The State of Mind of German Intellectuals
But let us leave the military writers, and speak of men whose peaceful profession ought to have the effect of inspiring in them feelings of moderation. The classes whom we call the intellectuals have been the most savage of all.
“We are barbarians!” wrote the famous German journalist, Maximilian Harden, in his paper Die Zukunft, at the beginning of the war. “England is in alliance with yellow apes and rejoices to hear it said that Germans have been murdered by drunken Cossacks. The English, the Belgians, the French, the[6] northern and southern Sklavs and the Japanese cannot praise one another enough, declaring that they are the guardians and purveyors of the most refined civilisation, and calling us barbarians.
“We should be quite wrong to contradict them. For ancient Rome when it was sick unto death, the Germans who dug its grave were barbarians. Your civilisation, friends, wafts to you no fine perfumes! Accustom yourselves to the idea that on German soil live barbarians and warriors who for the moment have no time to talk soft nothings. They shall defeat your armies, overpower your general staffs, and cut your tentacles in the oceans. When Tangiers and Toulon, Antwerp and Calais are subject to barbaric power, then sometime we shall have a kindly chat with you.”
It is in this state of mind, the mark of unbridled violence, that the German people embarked on the war of 1914. A monstrous outburst followed, the desire and the firm expectation of victory, of which German patriotism had perhaps the right to be glad. But at the same time the most brutal and savage instincts of mankind were let loose.

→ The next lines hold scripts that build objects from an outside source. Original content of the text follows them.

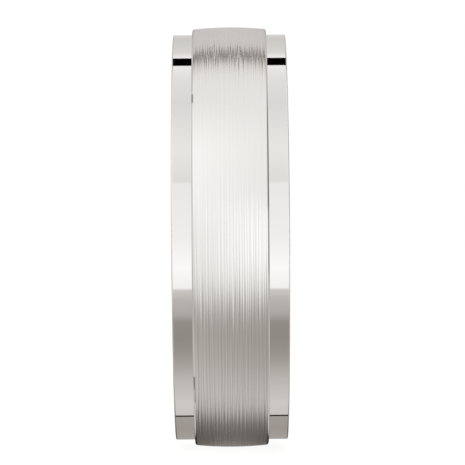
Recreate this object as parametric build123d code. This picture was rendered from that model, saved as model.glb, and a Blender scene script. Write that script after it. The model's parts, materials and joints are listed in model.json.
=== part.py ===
from build123d import *
import os

# Wedding band, built up from four turned hoops that share one axis. Millimetres.
# Frame: X runs along the finger through the bore, Z is up, and the origin is the centre of the bore.

# What is seen from outside
ring_width = 6.00  # side face to side face
rail_radius = 10.94  # flat, polished rim on each side
crown_radius = 11.35  # highest line of the domed centre band
band_width = 3.94  # centre band, wall to wall
band_dome_rise = 0.106  # how far the crown stands above the band's own edges
band_edge_round = 0.12
rail_edge_round = 0.05

# What meets the finger: a straight land with a comfort-fit curve on each side of it
bore_radius = 9.475
land_length = 3.00
comfort_rise = 0.43  # how far the bore opens from the land to the side face
bore_edge_round = 0.07

# The seats between the hoops
band_seat_radius = 10.26  # raised register around the sleeve, which carries the centre band
rail_seat_radius = 10.10  # one step lower, so that a rail butts against the register
lead_in = 0.05  # chamfer on the edge of each bore that is pressed on

half_width = ring_width / 2
half_band = band_width / 2
half_land = land_length / 2


def at(section, *points):
    """The corners of a half section at the given points: (along the finger, out from the axis)."""
    return [v for v in section.vertices() for x, r in points if abs(v.X - x) + abs(v.Y - r) < 1e-4]


def turned(section):
    """Turns a half section about the finger axis into a hoop."""
    return revolve(Plane.XZ * section, Axis.X, 360)


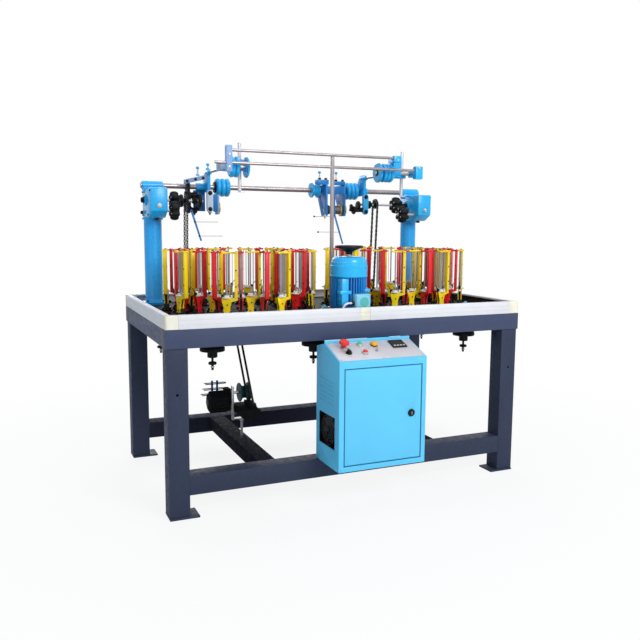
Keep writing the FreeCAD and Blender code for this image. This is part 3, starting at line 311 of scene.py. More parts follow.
# ---- materials ---------------------------------------------------------------
class Look:
    """Small helper for a node material."""

    def __init__(self, name):
        self.material = bpy.data.materials.new(name)
        self.material.use_nodes = True
        self.nodes = self.material.node_tree.nodes
        self.link = self.material.node_tree.links.new
        self.shader = self.nodes["Principled BSDF"]

    def node(self, kind, **inputs):
        made = self.nodes.new(kind)
        for key, value in inputs.items():
            made.inputs[key.replace("_", " ")].default_value = value
        return made

    def noise(self, scale, detail=3.0, stretch=None):
        source = self.nodes.new("ShaderNodeTexCoord").outputs["Object"]
        made = self.node("ShaderNodeTexNoise", Scale=scale, Detail=detail)
        if stretch:
            mapping = self.node("ShaderNodeMapping", Scale=stretch)
            self.link(source, mapping.inputs["Vector"])
            source = mapping.outputs["Vector"]
        self.link(source, made.inputs["Vector"])
        return made.outputs["Fac"]

    def ramp(self, source, stops, target):
        made = self.nodes.new("ShaderNodeValToRGB")
        for element, (place, colour) in zip(made.color_ramp.elements, stops):
            element.position = place
            element.color = (*colour, 1.0)
        self.link(source, made.inputs["Fac"])
        self.link(made.outputs["Color"], self.shader.inputs[target])

    def colour(self, source, low, high):
        self.ramp(source, (low, high), "Base Color")

    def rough(self, source, low, high):
        self.ramp(source, [(place, (value,) * 3) for place, value in (low, high)], "Roughness")

    def bump(self, source, strength, distance):
        made = self.node("ShaderNodeBump", Strength=strength, Distance=distance)
        self.link(source, made.inputs["Height"])
        self.link(made.outputs["Normal"], self.shader.inputs["Normal"])

    def set(self, **values):
        for key, value in values.items():
            self.shader.inputs[key.replace("_", " ")].default_value = value


def tone(colour, factor):
    return tuple(min(1.0, c * factor) for c in colour)


def paint(name, colour, roughness=0.32, coat=0.3, grain=1400.0, peel=0.08, spread=0.1, specular=0.5):
    """Sprayed paint: a little uneven in colour, with a fine orange peel."""
    look = Look(name)
    look.colour(look.noise(9.0, 4.0), (0.3, tone(colour, 1 - spread)), (0.7, tone(colour, 1 + spread * 0.5)))
    look.rough(look.noise(60.0, 5.0), (0.35, roughness * 0.8), (0.75, roughness * 1.35))
    look.bump(look.noise(grain, 2.0), peel, 0.0006)
    look.set(Coat_Weight=coat, Coat_Roughness=0.12, Specular_IOR_Level=specular)
    return look.material


def metal(name, colour, roughness=0.25, stretch=(1, 1, 1), scale=80.0, dirt=0.25, metallic=1.0, lines=0.1,
          specular=0.5):
    """Bare metal with drawn or turned lines and a little grime."""
    look = Look(name)
    look.set(Metallic=metallic, Specular_IOR_Level=specular)
    look.colour(look.noise(14.0, 5.0), (0.3, tone(colour, 1 - dirt)), (0.62, colour))
    drawn = look.noise(scale, 6.0, stretch)
    look.rough(drawn, (0.3, roughness * 0.7), (0.7, roughness * 1.4))
    look.bump(drawn, lines, 0.0004)
    return look.material


def plastic(name, colour, roughness=0.4, grain=900.0, depth=0.06, specular=0.5):
    look = Look(name)
    look.colour(look.noise(25.0, 3.0), (0.3, tone(colour, 0.92)), (0.7, tone(colour, 1.05)))
    look.set(Roughness=roughness, Specular_IOR_Level=specular)
    look.bump(look.noise(grain, 2.0), depth, 0.0004)
    return look.material


NAVY = paint("navy_paint", (0.027, 0.036, 0.070), 0.56, 0.0, peel=0.04, spread=0.06, specular=0.25)
# Painted shade: a darker, duller copy of the navy paint for the back stretcher, which lies in the shade of
# the cabinet.
NAVY_REAR_SHADE = paint("navy_paint_rear_painted_shade", (0.019, 0.022, 0.040), 0.72, 0.0, peel=0.03, spread=0.06, specular=0.10)
# Painted shade: a much darker, duller copy of the navy paint for the cross beams, which lie in the shade
# under the deck.
NAVY_UNDER_SHADE = paint("navy_paint_under_deck_shade", (0.010, 0.011, 0.018), 0.80, 0.0, peel=0.02, spread=0.06, specular=0.04)
# Painted sheen: a lighter copy of the navy paint for the top beams, standing in for the gloss reflection on
# them.
NAVY_SHEEN = paint("navy_paint_painted_sheen", (0.044, 0.060, 0.120), 0.48, 0.02, peel=0.05, spread=0.06, specular=0.3)
# Painted side light: a lighter, greyer copy of the navy paint for the beam ends, standing in for light
# falling on them from the left.
NAVY_SIDE_LIGHT = paint("navy_paint_painted_side_light", (0.070, 0.070, 0.108), 0.52, 0.0, peel=0.04, spread=0.06, specular=0.3)
COLUMN_BLUE = paint("column_enamel", (0.013, 0.390, 0.880), 0.30, 0.1, spread=0.04, specular=0.35)
AZURE = paint("azure_enamel", (0.020, 0.450, 0.880), 0.30, 0.12, spread=0.05, specular=0.35)
AZURE_DARK = paint("azure_cast", (0.014, 0.200, 0.560), 0.40, 0.0, 600.0, 0.15, 0.15, 0.3)
DEEP_AZURE = paint("deep_azure_enamel", (0.008, 0.090, 0.330), 0.40, 0.0, 600.0, 0.15, 0.15, 0.3)
FIN_BLUE = paint("fin_blue_enamel", (0.016, 0.280, 0.700), 0.36, 0.05, specular=0.3)
# Painted light: a paler, greyer copy of the azure for parts on the left, where more light falls; their twins
# on the right are azure.
AZURE_LEFT_LIGHT = paint("azure_painted_left_light", (0.270, 0.410, 0.680), 0.50, 0.0, 600.0, 0.12, 0.12, 0.3)
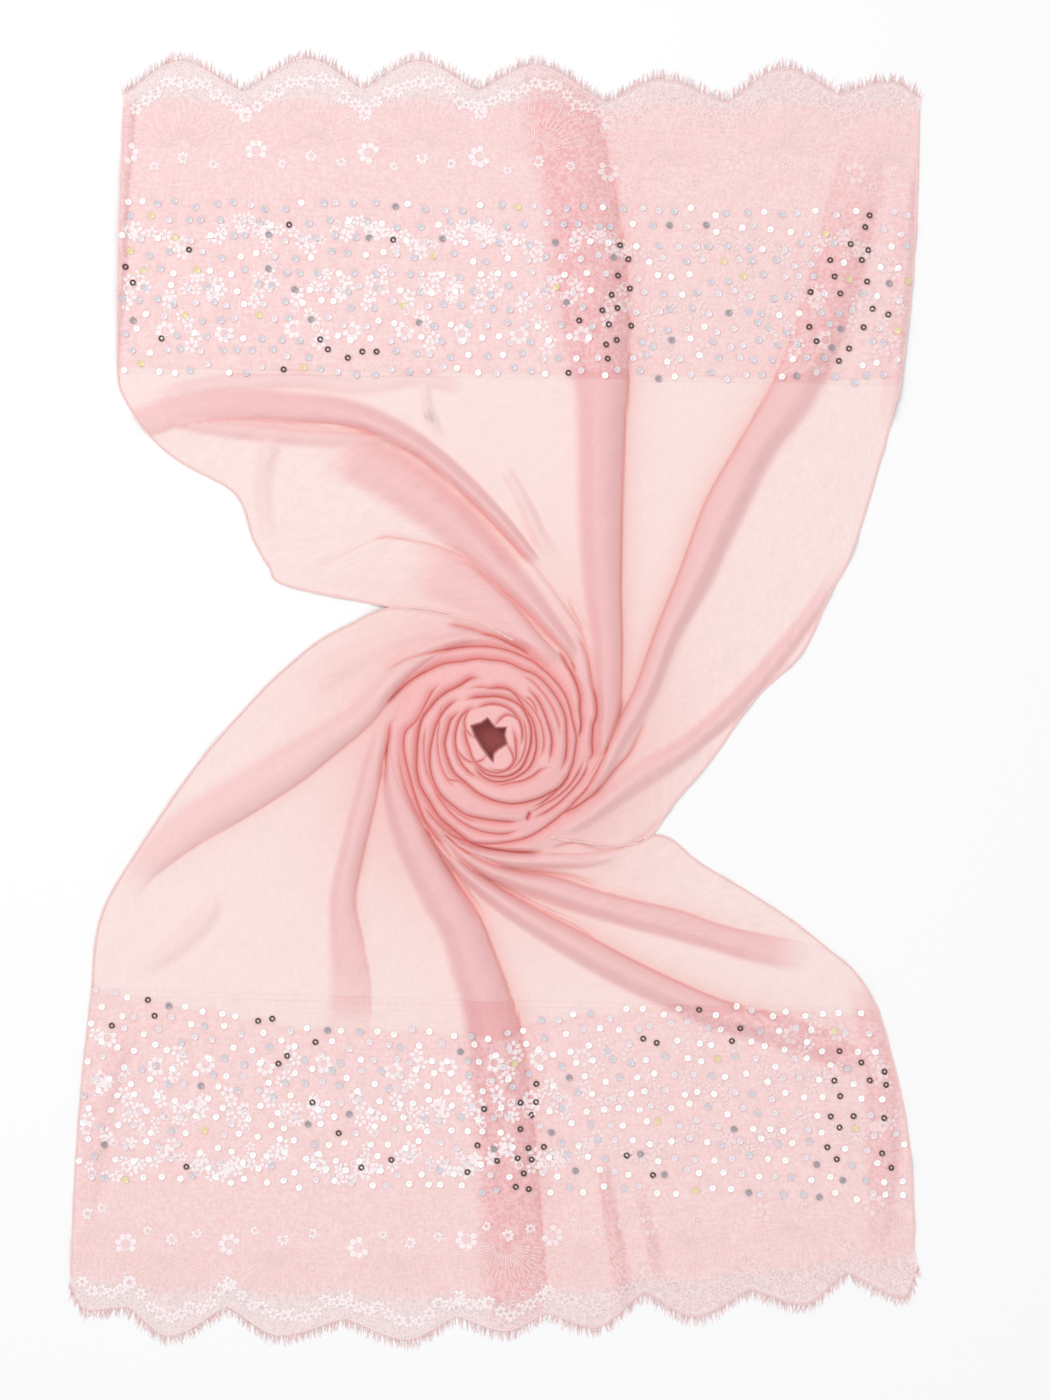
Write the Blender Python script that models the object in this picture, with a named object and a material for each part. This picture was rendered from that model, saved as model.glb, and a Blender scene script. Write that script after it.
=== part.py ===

The will to ravage, destroy, pollute everything belonging to the enemy filled the German armies, and the results of teachings printed in books could be seen written in letters of blood and fire on the page of history. The theory of blind violence openly professed in Germany for half a century, a theory which has been drilled into the very soul of the nation, and has become a principle of conduct for the individual, has borne its fruit. We shall tell the story of them.